Florence Ericson, Ph.D, University of Pittsburgh School of Nursing
Excerpts from an article that appeared in “Alumnae News” December 1964
Dr Erickson was speaking at a conference in 1964 on the role of nursing in the care of sick children. Only a little of her speech is highlighted here, enough to give a flavor of changes that were beginning to occur in the role of nurses and would continue to evolve into what we now refer to as family centered care.
“One has only to look at the program for this conference to be aware of the tremendous advances the medical profession has made in saving the lives of children. Accurate and early diagnoses, intricate surgical procedures, safe anaesthesia, fluid therapy, and the like have made it possible to deal with anomalies and illnesses which in years past have been virtually untreatable.
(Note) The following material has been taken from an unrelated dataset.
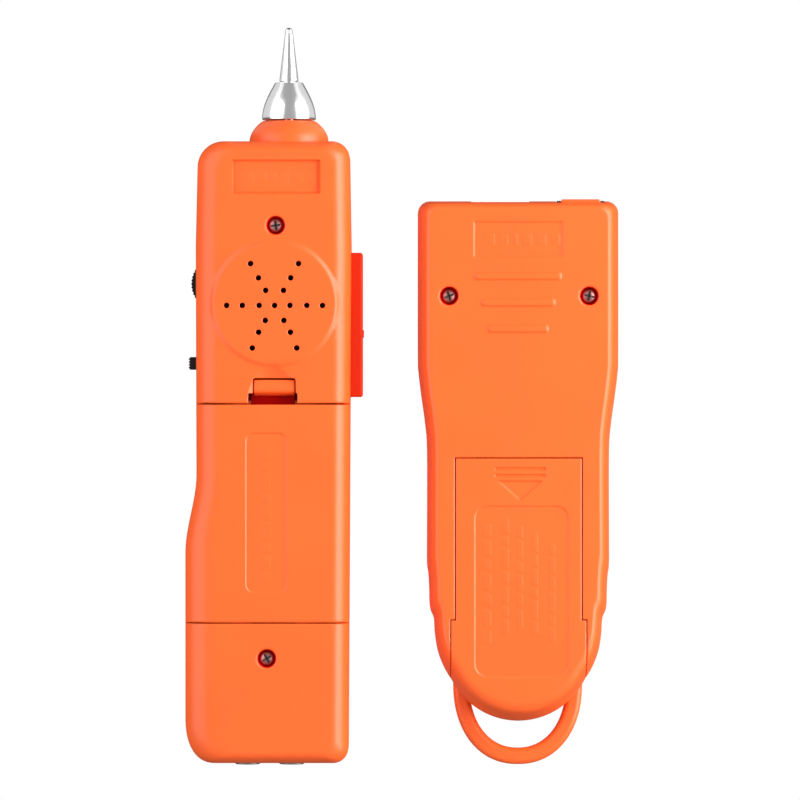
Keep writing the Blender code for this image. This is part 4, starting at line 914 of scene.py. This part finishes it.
def make_screws():
    for unit, kit, places, top, length, turns in (
            (PROBE, "probe_screw_", PROBE_SCREWS, 27.6, 17.0, {"upper": 8, "lower": 30}),
            (GEN, "generator_screw_", GEN_SCREWS, 25.6, 16.0, {"left": 20, "right": -12})):
        for (label, turn), place in zip(turns.items(), places):
            make_screw(kit + label, unit, place, top, length, turn)


def toothed(centre, radius, depth, teeth, z):
    """A knurled disc."""
    rim = []
    for angle in np.arange(teeth * 6) * 2 * math.pi / (teeth * 6):
        r = radius - depth * (0.5 - 0.5 * math.cos(angle * teeth)) ** 1.5
        rim.append((centre[0] + r * math.cos(angle), centre[1] + r * math.sin(angle)))
    return slab(PROBE, rim, z, 0.15, 2)


def make_controls():
    """The wheel, the two switches and the button."""
    wheel = merged(toothed(WHEEL, WHEEL_RADIUS, 0.25, 48, (10.3, 12.8)), rod(PROBE, WHEEL, 2.2, (12.5, 13.6)))
    show("probe_wheel", wheel, "probe_volume_wheel", "volume_wheel", "black_plastic")

    def ribbed(knob, unit, x, places, half, z, rounding):
        return merged(knob, *(block(unit, x, (y - half, y + half), z, rounding, 2) for y in places))
    y = SWITCH_Y
    knob = block(PROBE, (-23.75, -19.0), (y - 1.8, y + 1.8), (10.2, 12.2), 0.3)
    knob = ribbed(knob, PROBE, (-24.0, -23.6), [y - 1.2, y - 0.4, y + 0.4, y + 1.2], 0.22, (10.35, 12.05), 0.08)
    show("probe_switch", knob, "probe_mode_switch_knob", "probe_switch", "black_plastic")
    y = 96.0
    knob = block(GEN, (-2.4, 2.4), (y - 2.8, y + 2.8), (0.5, 3.1), 0.4)
    knob = ribbed(knob, GEN, (-2.0, 2.0), [y - 1.8, y - 0.9, y, y + 0.9, y + 1.8], 0.25, (0.2, 0.7), 0.1)
    show("generator_switch", knob, "generator_mode_switch_knob", "generator_switch", "black_plastic")

    cap = [(0, 3.3), (6.6, 3.3), (6.6, 2.4), (5.5, 2.4), (5.5, 0.7), (5.35, 0.35), (5.05, 0.17), (4.6, 0.15),
           (3.0, 0.35), (0, 0.45)]
    show("probe_button", turned(PROBE, cap, (*BUTTON, 0)), "probe_listen_button", "listen_button",
         "black_plastic")


def make_bezel():
    """The socket block on the probe's right side."""
    (y0, y1), (z0, z1), middle = SOCKET_Y, SOCKET_Z, sum(JACK_Z) / 2
    parts = [block(PROBE, (19.9, SOCKET_FACE), SOCKET_Y, SOCKET_Z, 0.7, 4),
             block(PROBE, (18.2, 19.1), (y0 - 0.6, y1 + 0.9), (z0 - 0.9, z1 + 0.9)),
             block(PROBE, (18.5, 21.0), (y0 + 0.6, y1 - 0.6), (z0 + 0.6, z1 - 0.6)),
             block(PROBE, (24.0, SOCKET_FACE + 0.3), (119.3, 121.5), (z0 + 4.5, z1 - 4.5), 0.25)]
    for part in parts:
        carve(part, *(block(PROBE, (10, 30), (y - wide, y + wide), (middle - tall, middle + tall))
                      for y, wide, tall in ((112.6, 5.9, 4.0), (133.0, 4.9, 3.7))))
    # The socket block is painted in the darker copy of the orange, as painted shade.
    show("probe_bezel", painted(merged(*parts), BEZEL_SHADE), "probe_socket_bezel")


def make_tail():
    """The nut of the earphone socket, and the torch with its bezel."""
    for cad_node, x, bore in (("probe_earphone_nut", EARPHONE_X, 1.85), ("probe_torch_bezel", TORCH_X, 2.75)):
        ring = [(bore, 2.4), (bore, -0.5), (bore + 0.2, -0.7), (3.3, -0.7), (3.55, -0.45), (3.6, -0.2),
                (3.6, 2.4)]
        show(cad_node, turned(PROBE, ring, (x, 0, PROBE_PARTING), "Y", 48), slot="steel")
    lens = [(0, -0.2)] + [(2.4 * math.sin(a), 1.4 - 1.6 * math.cos(a)) for a in np.radians(range(12, 91, 13))]
    lens += [(2.4, 6.4), (2.8, 6.4), (2.8, 7.4), (0, 7.4)]
    show("probe_torch", turned(PROBE, lens, (TORCH_X, 0, PROBE_PARTING), "Y", 48), "probe_torch_lamp",
         slot="clear_lens")


def make_battery(kit, unit, y_start, z_start, snap_y, snap_z):
    """A jacketed 9 V block with its two terminals, and the snap on them."""
    width, length, depth = BATTERY
    end, x, z = y_start + length, (-width / 2, width / 2), (z_start, z_start + depth)
    parts = [painted(block(unit, x, (y_start + 0.5, end - 13.0), z, 1.6, 5), JACKET),
             painted(block(unit, x, (end - 13.2, end - 0.5), z, 1.6, 5), COPPER),
             painted(block(unit, (x[0] + 0.5, x[1] - 0.5), (y_start, end), (z[0] + 0.5, z[1] - 0.5), 1.0), STEEL)]
    socket = [(0, 0.8), (2.6, 0.8), (2.6, 2.0), (3.0, 2.1), (3.9, 2.1), (4.2, 1.8), (4.2, -0.5), (0, -0.5)]
    stud = [(0, 2.1), (2.7, 2.1), (3.0, 1.8), (3.0, 1.3), (2.6, 0.8), (2.6, -0.5), (0, -0.5)]
    for place, profile in ((-6.35, socket), (6.35, stud)):
        parts.append(painted(turned(unit, profile, (place, end, z_start + depth / 2), "Y", 40), STEEL))
    show(kit + "_battery", merged(*parts), slot="battery_jacket")
    snap = block(unit, (-13.0, 13.0), (snap_y, snap_y + 3.4), (snap_z - 6.3, snap_z + 6.3), 1.3, 4)
    show(kit + "_battery_snap", snap, slot="black_plastic")


def make_label(kit, unit, film, band, span, bands, dots, ticks):
    """A dark panel film with plain printed marks: two bands, a row of dots, and ticks."""
    sheet = painted(slab(unit, rectangle((-film, film), span, 3.6), (0.38, 0.6)), FILM)
    marks = [((-band, band), y, BAND) for y in bands] + [((x - 1.3, x - 0.3), dots, PRINT) for x in LAMP_ROW]
    marks += [(x, y, PRINT) for x, y in ticks]
    prints = [painted(block(unit, x, y, (0.35, 0.45)), finish) for x, y, finish in marks]
    show(kit + "_front_label", merged(carve(sheet, *panel_cuts(unit)), *prints), slot="panel_film")


def make_fronts():
    """The printed panels and the lamps that show through them."""
    make_label("probe", PROBE, 15.1, 13.5, (104.9, 167.1), ((163.6, 165.2), (106.4, 107.6)), (146.0, 147.0),
               [((-12.0, -8.0), (127.0, 127.5)), ((8.0, 12.0), (127.0, 127.5))])
    make_label("generator", GEN, 20.6, 18.5, (82.4, 139.6), ((136.0, 137.6), (84.4, 85.6)), (134.0, 134.8),
               [((4.2, 6.6), (y - 0.25, y + 0.25)) for y in (92.0, 96.0, 100.0)])
    lens = [(0, 0.4), (0.8, 0.5), (1.3, 0.8), (1.5, 1.3), (1.5, 6.7), (0, 6.7)]
    for kit, unit, labels, places, y in (("probe", PROBE, ("signal",), PROBE_LAMPS, PROBE_ROW_Y),
                                         ("generator", GEN, ("tone", "test"), GEN_LAMPS, GEN_ROW_Y)):
        for label, place in zip(labels, places):
            show(f"{kit}_{label}_lamp", turned(unit, lens, (*place, 0), steps=40), slot="red_lens")
        row = [turned(unit, lens, (x, y, 0), steps=28) for x in LAMP_ROW]
        row.append(block(unit, (-12.0, 12.0), (y - 1.5, y + 1.5), (3.4, 6.7), 0.2))
        show(f"{kit}_line_lamps", merged(*row), slot="red_lens")


make_nose()
make_screws()
make_controls()
make_bezel()
make_tail()
make_battery("probe", PROBE, 43.0, 8.0, 91.9, 16.75)
make_battery("generator", GEN, 20.8, 6.8, 69.7, 15.55)
make_fronts()

# ---- CAD nodes that are shown as they are
PAIRED = {"circuit_board": BOARD, "mode_switch_body": STEEL, "rj45_jack": SOCKET_AND_SHADE, "rj11_jack": SOCKET_AND_SHADE,
          "rj45_contacts": GOLD, "rj11_contacts": GOLD, "lead_red": RED_WIRE, "lead_black": BLACK_WIRE}
SINGLE = {"probe_tail_board": BOARD, "probe_speaker": BLACK, "probe_earphone_jack": BLACK,
          "probe_tip_lead": RED_WIRE, "probe_volume_control": STEEL, "probe_button_switch": STEEL}
for cad_name, finish in {**{f"{kit}_{part}": finish for part, finish in PAIRED.items()
                            for kit in ("probe", "generator")}, **SINGLE}.items():
    painted(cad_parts[cad_name], finish)


# ---- Camera, floor and light
def add_camera():
    lens, sensor, width, level = 300.0, 36.0, 224.0, 25.0
    camera = placed("camera", bpy.data.cameras.new("camera"))
    camera.data.lens, camera.data.sensor_width = lens, sensor
    camera.data.clip_start, camera.data.clip_end = 0.05, 20.0
    camera.location = (-0.64 * MM, -1.17 * MM, (level + width * lens / sensor) * MM)
    SCENE.camera = camera


def area_light(name, place, size, power, colour=(1, 1, 1)):
    light = placed(name, bpy.data.lights.new(name, "AREA"))
    light.location = place
    light.data.shape, light.data.energy, light.data.color = "RECTANGLE", power, colour
    light.data.size, light.data.size_y = size
    return light


def add_light(name, place, size, power, colour):
    """A light that faces the object, its long side along y."""
    back = Vector(place).normalized()
    across = Vector((0, 1, 0)).cross(back).normalized()
    turn = Matrix((across, back.cross(across), back)).transposed().to_euler()
    area_light(name, place, size, power, colour).rotation_euler = turn


def add_card(side):
    """A white card beside the metal tip, upright and facing back along x, seen only in reflections."""
    size, radiance = (30 * MM, 50 * MM), 0.52
    place = (PROBE[0] + NOSE_X + side * 17.0, PROBE[1] + 206.0, PROBE_PARTING - 1.0)
    card = area_light("card", [v * MM for v in place], size, radiance * 4 * size[0] * size[1])
    card.rotation_euler = (0, math.radians(90 * side), 0)
    card.visible_diffuse = card.visible_camera = card.visible_transmission = False


def add_floor():
    """Burnt out to white where it is seen from above. From below, and to every other ray, it isn't there."""
    half = 3.0
    mesh = bpy.data.meshes.new("floor")
    corners = [(-half, -half, 0), (half, -half, 0), (half, half, 0), (-half, half, 0)]
    mesh.from_pydata(corners, [], [(0, 1, 2, 3)])
    floor = placed("floor", mesh)
    floor.location.z = -0.02 * MM
    paper = bpy.data.materials.new("paper")
    paper.use_nodes = True
    tree = paper.node_tree
    tree.nodes.remove(tree.nodes["Principled BSDF"])
    shown = node(tree, "Math", operation="GREATER_THAN", i0=node(tree, "LightPath").outputs["Is Camera Ray"],
                 i1=node(tree, "NewGeometry").outputs["Backfacing"]).outputs[0]
    mixed = node(tree, "MixShader", i0=shown, i1=node(tree, "BsdfTransparent").outputs[0],
                 i2=node(tree, "Emission").outputs[0])
    feed(tree, tree.nodes["Material Output"].inputs["Surface"], mixed.outputs[0])
    painted(floor, paper)


def add_world():
    """An even sky. Reflections find it dark below the horizon, as a table is beside the object."""
    SCENE.world = bpy.data.worlds.new("studio")
    SCENE.world.use_nodes = True
    tree = SCENE.world.node_tree
    height = node(tree, "SeparateXYZ", i0=node(tree, "TexCoord").outputs["Generated"]).outputs["Z"]
    below = node(tree, "Math", operation="LESS_THAN", i0=height, i1=0.0).outputs[0]
    dark = node(tree, "Math", operation="MULTIPLY", i0=below,
                i1=node(tree, "LightPath").outputs["Is Glossy Ray"]).outputs[0]
    sky = tree.nodes["Background"]
    sky.inputs["Color"].default_value = (1, 1, 1, 1)
    feed(tree, sky.inputs["Strength"], node(tree, "MapRange", Value=dark, To_Min=0.42, To_Max=0.1).outputs[0])


def add_studio():
    add_floor()
    add_world()
    add_light("key", (0.38, 0.11, 0.36), (0.20, 0.66), 3.4, (1.0, 0.98, 0.97))
    add_light("side", (0.55, 0.06, 0.18), (0.36, 0.8), 4.2, (1.0, 0.98, 0.96))
    add_light("fill", (-0.45, 0.10, 0.32), (0.56, 0.8), 2.8, (1.0, 0.98, 0.96))
    for side in (-1, 1):
        add_card(side)
    SCENE.view_settings.view_transform = "Standard"
    SCENE.view_settings.look = "None"


add_camera()
add_studio()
Modern paediatric care goes beyond keeping children alive or restoring their bodies and is concerned with the total effects of the illness experience on the child’s physical, social, and psychological development. Psychiatry has shown that what happens to us as children, how adequately we learn to cope with the stresses of life determines largely our concept of self and our capacity to function in an adult world. If we believe that children are the hope of the future then as adults we must be concerned with helping children to grow up unhampered by needless fears and phobias.
It takes more than the medical profession to do the job…………..As a nurse and nurse educator I am concerned with the role of nursing in modern paediatrics …..
………In summary, modern paediatric care makes many demands on the nurse. It means she must be prepared in all aspects of child development to be able to detect deviations from the normal. She must be skilled in how children cope with stress and able to reduce a crisis into stress with which the child can cope. She must be able to communicate with children of every age as well as with parents, doctors, social workers, therapists, and administrative personnel. She is in a sense the protector of the child, who knows him well and is therefore able to interpret for him how he sees the illness, when he has had too much, what his fears and fantasies are at the moment. It is a large order. Some of it is already being accomplished, the rest will come to pass as nursing raises its own sights and demonstrates that it can contribute to paediatric care.”